Tenor Kameron Alston, who will return to Stevens Center in March 2023 as Ernesto in Piedmont Opera’s production of Donizetti’s Don Pasquale, enriched his portrayal of the unhinged Orlando with vocal sheen and psychological introspection, eschewing excessive caricature. The excellent Carlo in Fletcher Opera Institute’s February 2022 staging of Linda di Chamounix, Alston found nothing in Haydn’s music that overwhelmed his technical resources. As in Händel’s Orlando, much of the eponymous paladin’s madness transpires in mercurial accompagnati rather than in arias. In Act One, Alston articulated the accompagnato ‘Angelica, mio ben’ urgently, the character’s mental instability obvious in his words but never undermining the tenor’s vocal security.
Alston voiced the aria ‘D’Angelica il nome!’ with angst befitting Orlando’s affliction, and the accompagnato ‘Oimè, qual tetro oggetto!’ and aria ‘Cosa vedo! Cosa sento!’ in Act Two were sculpted with the delicacy of a gifted bel canto singer, only a pair of piano notes above the stave that threatened to crack betraying the toil involved in singing this daunting music. In the scene with Caronte at the beginning of Act Three, Alston’s vocalism was shaded with tragic overtones. His singing of the accompagnato ‘Sogno? Veglio? Cos’è?’ was riveting, and the aria ‘Miei pensieri, dove siete?’ was sublime. The preternatural restoration of Orlando’s reason can perhaps never be believable for modern audiences, but Alston’s amusing depiction of the knight’s loss of any memory of his love for Angelica was cunningly credible.

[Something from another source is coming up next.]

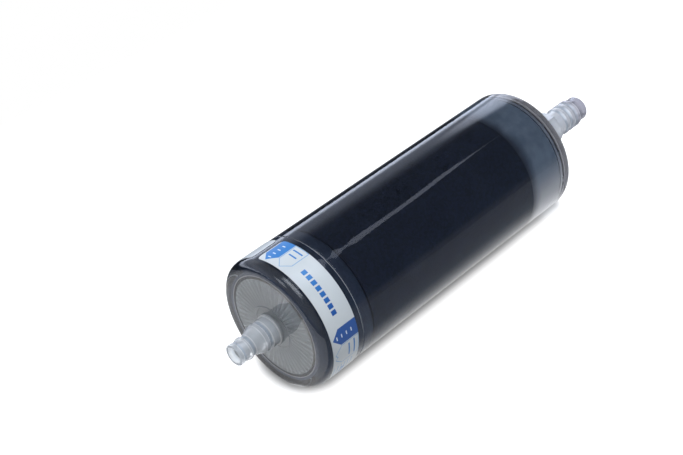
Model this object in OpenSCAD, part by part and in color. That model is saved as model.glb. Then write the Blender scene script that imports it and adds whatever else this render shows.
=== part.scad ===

Alston was the keystone of a phenomenal ensemble of artists, musical and technical, who rousingly reincarnated Haydn’s score. Maria Theresa may not have actually said that it was to Eszterháza that she went to hear opera of the highest quality, but Fletcher Opera Institute’s performance of Orlando paladino would unquestionably have earned the royal approbation for Winston-Salem.